Let’s look at an example to better understand the role of stack frame in method invocation. Consider the following snippet taken from the specification:

void spin() {
  for (int i = 0; i < 100; i++) {
    ;// empty block
  }
}

Its equivalent bytecode would be something like

0: iconst_0 // Push zero to operand stack
1: istore_1 // Store top value on operand stack at local variable index 1 (i=0)
2: goto 8 // Jump to avoid incrementing i for the first time
5: iinc 1 1 // Increment local variable at index 1 by one (i++)
8: iload_1 // Push local variable index 1 again onto operand stack (i)
9: bipush 100 // Push 100 to operand stack
11: if_icmplt 5 // Compare values on operand stack and loop if less than (i<100)
14: return // Return void when done

In the above code, local variable i has been replaced by local variable index 1 (By default, instance methods would have ‘this’ pointer as the element at index 0).
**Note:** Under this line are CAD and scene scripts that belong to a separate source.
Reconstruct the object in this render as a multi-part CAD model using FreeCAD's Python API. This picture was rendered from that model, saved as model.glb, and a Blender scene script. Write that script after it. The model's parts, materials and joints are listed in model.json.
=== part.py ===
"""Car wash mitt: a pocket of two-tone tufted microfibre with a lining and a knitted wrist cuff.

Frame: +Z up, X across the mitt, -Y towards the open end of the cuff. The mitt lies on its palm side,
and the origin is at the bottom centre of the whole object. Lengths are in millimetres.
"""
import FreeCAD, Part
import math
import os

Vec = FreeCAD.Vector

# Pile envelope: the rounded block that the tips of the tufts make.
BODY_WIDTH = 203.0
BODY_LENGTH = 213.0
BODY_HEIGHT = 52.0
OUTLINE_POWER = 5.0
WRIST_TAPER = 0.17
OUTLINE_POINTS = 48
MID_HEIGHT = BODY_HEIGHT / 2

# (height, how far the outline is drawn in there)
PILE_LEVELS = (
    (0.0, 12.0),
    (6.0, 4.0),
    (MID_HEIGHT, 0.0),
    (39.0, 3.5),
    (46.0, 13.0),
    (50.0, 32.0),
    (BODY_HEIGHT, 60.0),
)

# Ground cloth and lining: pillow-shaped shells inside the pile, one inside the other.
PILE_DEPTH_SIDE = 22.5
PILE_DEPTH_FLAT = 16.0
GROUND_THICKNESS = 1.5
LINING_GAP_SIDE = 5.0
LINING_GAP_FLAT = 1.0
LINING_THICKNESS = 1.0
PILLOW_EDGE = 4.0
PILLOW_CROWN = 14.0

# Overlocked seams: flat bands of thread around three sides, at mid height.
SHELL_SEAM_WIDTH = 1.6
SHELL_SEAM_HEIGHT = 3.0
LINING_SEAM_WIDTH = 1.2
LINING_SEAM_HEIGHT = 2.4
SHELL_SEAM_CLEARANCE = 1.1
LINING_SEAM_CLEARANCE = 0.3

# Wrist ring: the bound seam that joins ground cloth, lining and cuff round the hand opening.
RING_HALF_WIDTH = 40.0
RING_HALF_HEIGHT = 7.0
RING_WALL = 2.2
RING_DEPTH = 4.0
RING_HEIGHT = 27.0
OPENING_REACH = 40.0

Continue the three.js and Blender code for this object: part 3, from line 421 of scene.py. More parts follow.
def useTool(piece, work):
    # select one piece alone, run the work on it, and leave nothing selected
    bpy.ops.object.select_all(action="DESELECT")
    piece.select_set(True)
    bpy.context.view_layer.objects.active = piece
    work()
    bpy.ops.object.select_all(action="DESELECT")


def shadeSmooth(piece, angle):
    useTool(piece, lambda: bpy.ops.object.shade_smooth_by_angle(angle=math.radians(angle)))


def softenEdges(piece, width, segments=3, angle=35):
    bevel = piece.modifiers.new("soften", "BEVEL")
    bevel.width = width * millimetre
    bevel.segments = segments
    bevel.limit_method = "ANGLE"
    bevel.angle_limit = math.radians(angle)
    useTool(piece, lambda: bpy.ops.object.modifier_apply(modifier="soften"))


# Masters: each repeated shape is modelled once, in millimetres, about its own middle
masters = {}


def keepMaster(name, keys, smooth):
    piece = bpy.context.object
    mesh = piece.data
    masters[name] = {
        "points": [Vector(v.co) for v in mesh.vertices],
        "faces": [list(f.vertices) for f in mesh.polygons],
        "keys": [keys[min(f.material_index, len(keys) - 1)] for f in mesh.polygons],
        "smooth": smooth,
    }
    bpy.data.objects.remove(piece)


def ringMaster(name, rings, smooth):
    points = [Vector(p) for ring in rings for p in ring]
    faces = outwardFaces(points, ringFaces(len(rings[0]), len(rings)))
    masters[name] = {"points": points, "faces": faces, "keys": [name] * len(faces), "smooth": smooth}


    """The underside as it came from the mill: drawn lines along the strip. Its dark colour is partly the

If you notice, prefixes i, b etc… of the instructions denote the type of instruction – iconst_x means push integer constant x to operand stack, bipush means push the immediate byte to operand stack and so on. For the above code, stack frame after executing instruction 9 would be something like the one shown below:

Native Method Stacks

Native method stack helps in the execution of native methods inside JVM. It is also local to a thread and not shared. This stack is managed by the native method interface module of JVM and may be missing if the implementation does not support native methods.

PC (Program Counter) Registers

Perhaps PC register is the only register used by JVM in the real sense. It is sometimes called IP (Instruction Pointer) register since it points to the active instruction that is being executed. JVM assigns one register for each thread and it may or may not be mapped to a hardware register. At any instant the PC register holds the address of a bytecode instruction of some method that is being executed by a thread. If the thread is executing a native method then PC register’s value would be empty or undefined.